Archetype: Future Designers Inspired by the Past is the second annual exhibit collaboration with Art Department Associate Professors Christine Satory, Sam Minor, and their students. The exhibit opened April 6 and will run through June 15, 2009 in exhibit cases on Bracken 1-East and Bracken 2-West.
The event has provided an educational opportunity for students to work with professional archivists to acquire experience in exhibit preparation. Archives and Special Collections’ contributions to this exhibit included publications, poetry, posters, photographs, historical documents, Ball State yearbooks, and ephemera.
The Archetype exhibition is designed to allow visual communication majors to display their artwork, as well as provide them the opportunity to conduct research, plan, and implement an exhibit.

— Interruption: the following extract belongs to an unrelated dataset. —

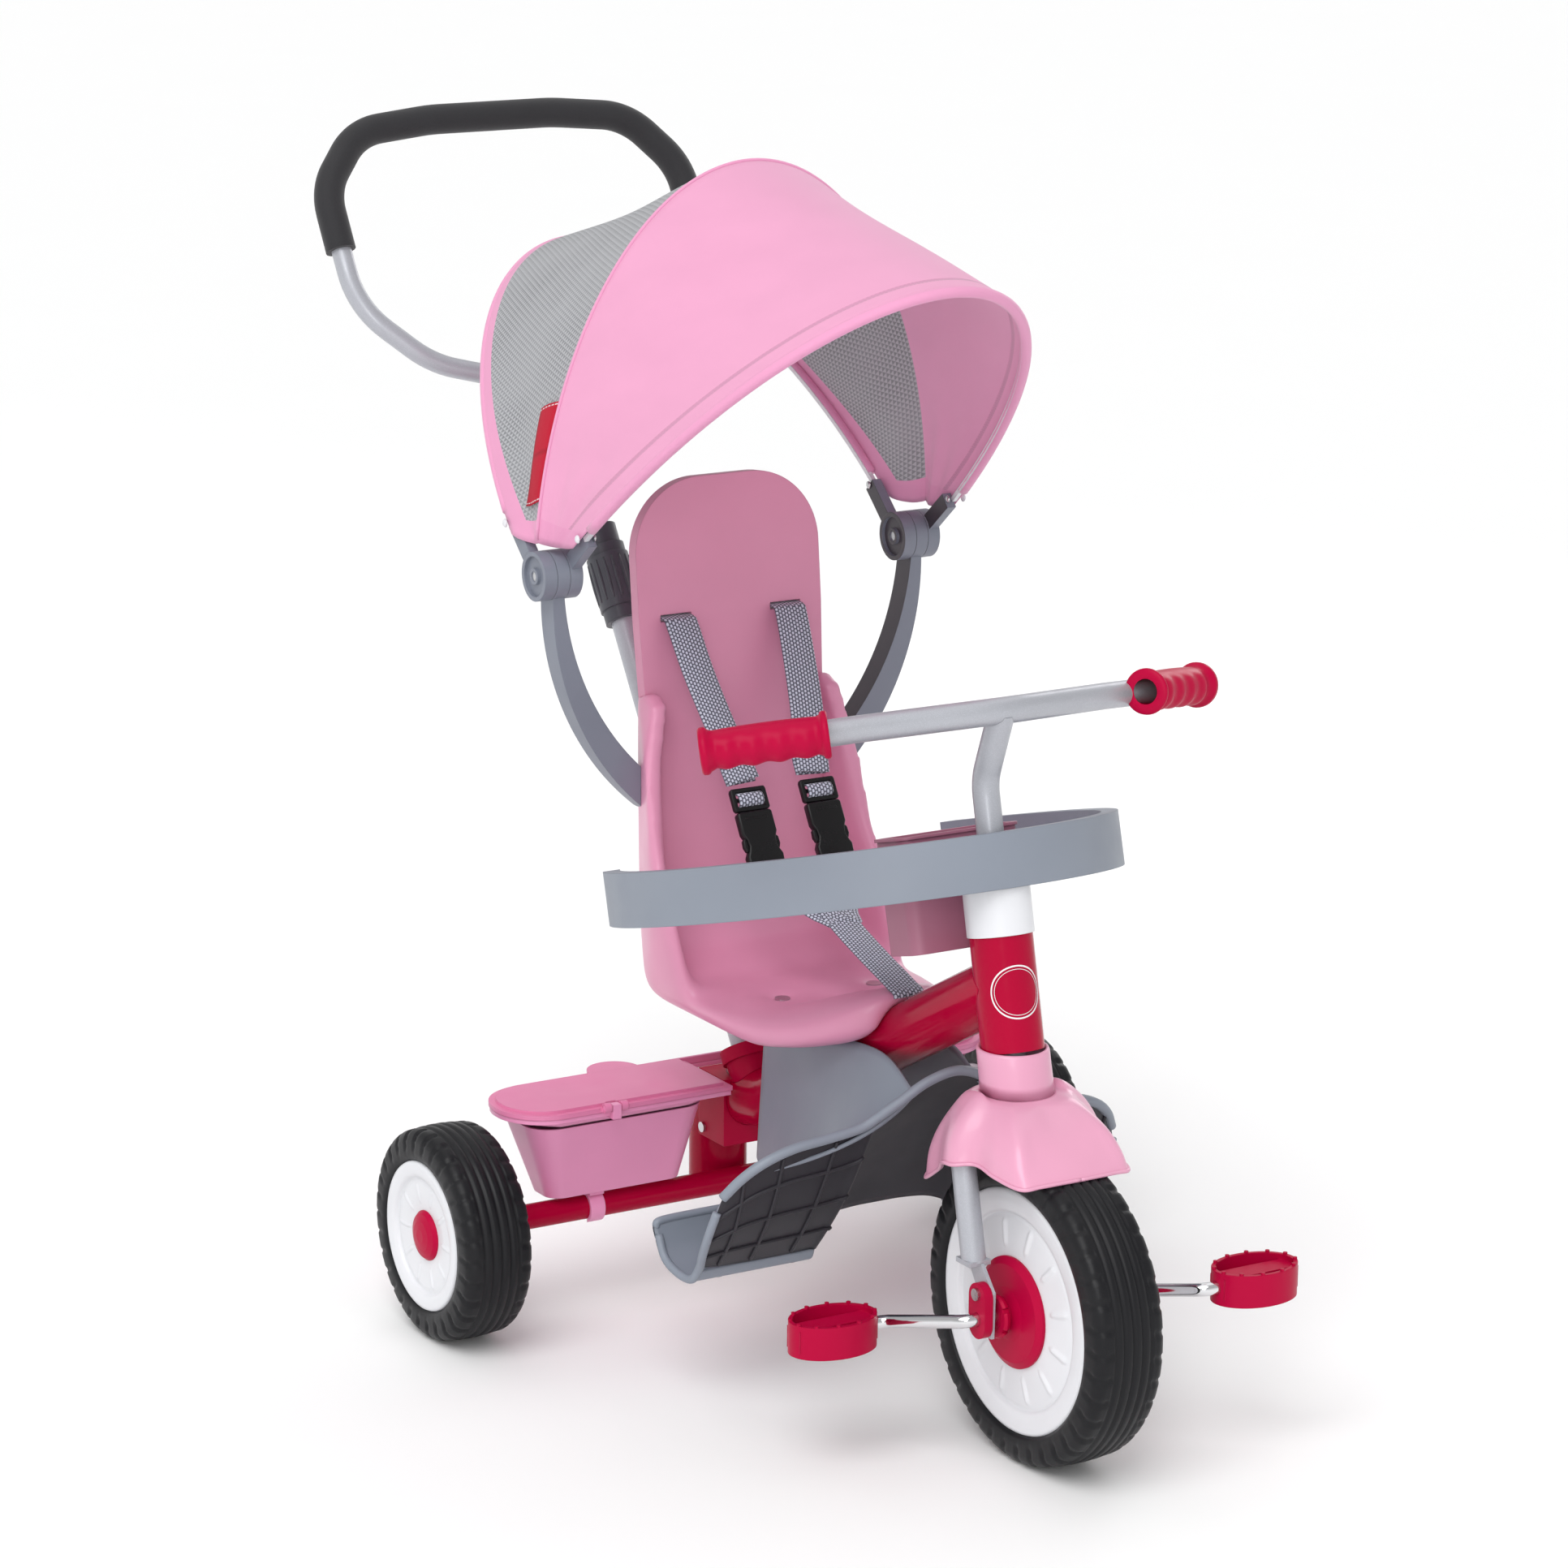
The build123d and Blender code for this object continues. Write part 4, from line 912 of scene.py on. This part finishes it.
# ---- moulded surfaces ----
def spline_row(points, per, closed=False):
    """Catmull-Rom curve through a row of points, as an array."""
    pts = np.array(points, float)
    if closed:
        pts = np.vstack([pts[-1:], pts, pts[:2]])
    else:
        pts = np.vstack([2 * pts[0] - pts[1], pts, 2 * pts[-1] - pts[-2]])
    out = [catmull(*four, i / per) for four in zip(pts, pts[1:], pts[2:], pts[3:]) for i in range(per)]
    if not closed:
        out.append(pts[-2])
    return np.array(out)


def spline_surface(columns, per_u, per_v, closed=False):
    """Grid of points through the columns of control points; first axis runs over the columns."""
    down = np.array([spline_row(c, per_v) for c in columns])
    return np.stack([spline_row(down[:, k], per_u, closed) for k in range(down.shape[1])], axis=1)


def grid_piece(name, grid, mats, thick, body, closed=False, offset=-1):
    """Shell of even thickness on a grid of row millimetres; a second material is for its far side."""
    rows, cols = grid.shape[:2]
    verts = [P(*p) for p in grid.reshape(-1, 3)]
    obj = from_data(name, verts, quads(rows, cols, round_rows=closed, flip=True), mats)
    solid = obj.modifiers.new("wall", "SOLIDIFY")
    solid.thickness = thick / 1000
    solid.offset = offset
    solid.use_even_offset = False
    if len(mats) > 1:
        solid.material_offset = 1
        solid.material_offset_rim = 0
    baked(obj)
    shade_smooth(obj.data)
    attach(obj, body)
    return obj


def mirror_x(points):
    return [(-x, y, z) for x, y, z in points]


# ---- fender ----
def make_fender():
    """Saddle-shaped cowl over the wheel, bulged round each fork leg, under a plain sleeve."""
    def sleeve(angle, z=294.0, r=30.0):
        a = radians(angle)
        return (r * sin(a), 6.6 + 0.228 * (z - 127) - r * cos(a), z)

    half = [
        [sleeve(0), (0, 3, 289), (0, -20, 274), (0, -38, 257), (0, -47, 246)],
        [sleeve(22), (16, 2, 290), (26, -21, 274), (31, -36, 257), (33, -45, 245.5)],
        [sleeve(42), (29, 6, 291), (41, -19, 275), (48, -32, 258), (51, -39, 244)],
        [sleeve(62), (36, 18, 291), (47, 0, 276), (54, -8, 262), (57, -11, 247)],
        [sleeve(78), (38, 27, 293), (49, 18, 279), (55, 15, 265), (58, 14, 250)],
        [sleeve(92), (39, 39, 298), (55, 35, 285), (66, 31, 268), (72, 26, 249)],
        [sleeve(106), (38, 51, 297), (54, 49, 282), (65, 46, 265), (71, 43, 246)],
        [sleeve(124), (36, 66, 292), (48, 70, 274), (54, 71, 254), (56, 71, 230)],
        [sleeve(146), (26, 80, 287), (40, 92, 262), (47, 99, 238), (49, 101, 213)],
        [sleeve(164), (14, 88, 286), (22, 103, 262), (27, 112, 240), (29, 115, 218)],
        [sleeve(180), (0, 90, 286), (0, 106, 262), (0, 115, 241), (0, 118, 220)],
    ]
    columns = half + [mirror_x(c) for c in half[-2:0:-1]]
    pink = MAT["fender_pink"]
    surface = spline_surface(columns, 8, 8, True)
    skirt = grid_piece("fender_skirt", surface, [pink], 2.6, "fork", closed=True, offset=1)
    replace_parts(skirt, "fender")
    profile = ((30.0, 293), (29.7, 304), (29.4, 316), (29.4, 326.5), (28.9, 328.2), (27.6, 328.8),
               (26.5, 328.4), (26.2, 326), (26.2, 300))
    grid = np.array([[sleeve(a, z, r) for r, z in profile] for a in range(0, 360, 6)])
    grid_piece("fender_sleeve", grid, [pink], 0.4, "fork", closed=True)
    edge = [P(*p) for p in spline_row([c[-1] for c in columns], 8, True)]
    tube("fender_lip", edge + [edge[0]], 0.0016, pink, "fork", 8)


# ---- footrest ----
# the front surface's upper and lower edge from the right end to the middle, in row millimetres
FOOT_TOP = [(-189, 184, 194), (-177, 174, 211), (-160, 167, 224), (-135, 163, 233), (-104, 161, 237),
            (-76, 158, 242), (-62, 154, 250), (-56, 151, 255), (-44, 146, 264), (-24, 140, 278),
            (0, 136, 285)]
FOOT_LOW = [(-190, 219, 124), (-180, 219, 123), (-165, 219, 122), (-134, 220, 121), (-105, 220, 121),
            (-86, 221, 121), (-77, 222, 121), (-66, 240, 130), (-50, 250, 136), (-26, 253, 138),
            (0, 254, 138)]
# under the right wing: the curl's (y, z), each section's x at its start and end, and the end bead
HEEL_CURL = [(222, 121), (226, 113), (236, 109), (250, 108.5), (264, 112), (275, 121), (281, 133),
             (284, 145)]
HEEL_ENDS = [(-190, -196), (-188, -192), (-160, -162), (-120, -120), (-90, -90), (-80, -80)]
HEEL_SIDE = [(-193, 281, 134), (-193, 270, 117), (-192, 250, 110), (-191, 230, 111)]
HEEL_LIP = [(-194, 140), (-190, 145), (-160, 146), (-120, 146), (-88, 146), (-80, 143)]  # (x, z)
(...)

Each year the students are encouraged to look at a specific period’s art, and design a modern piece of artwork inspired by that time period. This year’s students looked at the design styles of the 1960s
According to Professor Satory, during the 1960s, there was an unprecedented integration between the arts, popular culture, and commerce. “Distinctive graphic styles were developed by those using graphic design for the counter-cultural backlash against the traditions of the ‘establishment.’ Styles ranged from psychedelic art popularized by the hippies to the acerbic graphics of social and political activists,” she said. “Our future designers have been challenged to research and develop pieces inspired by the content and style of this era.”
Students were required to design a poster and booklet that melded past design styles with a current sociopolitical cause or aspect of life. Topics range from alcoholism to music piracy. Three dimensional pieces are also on display, including Homelessness in America and Trapped in the 60s.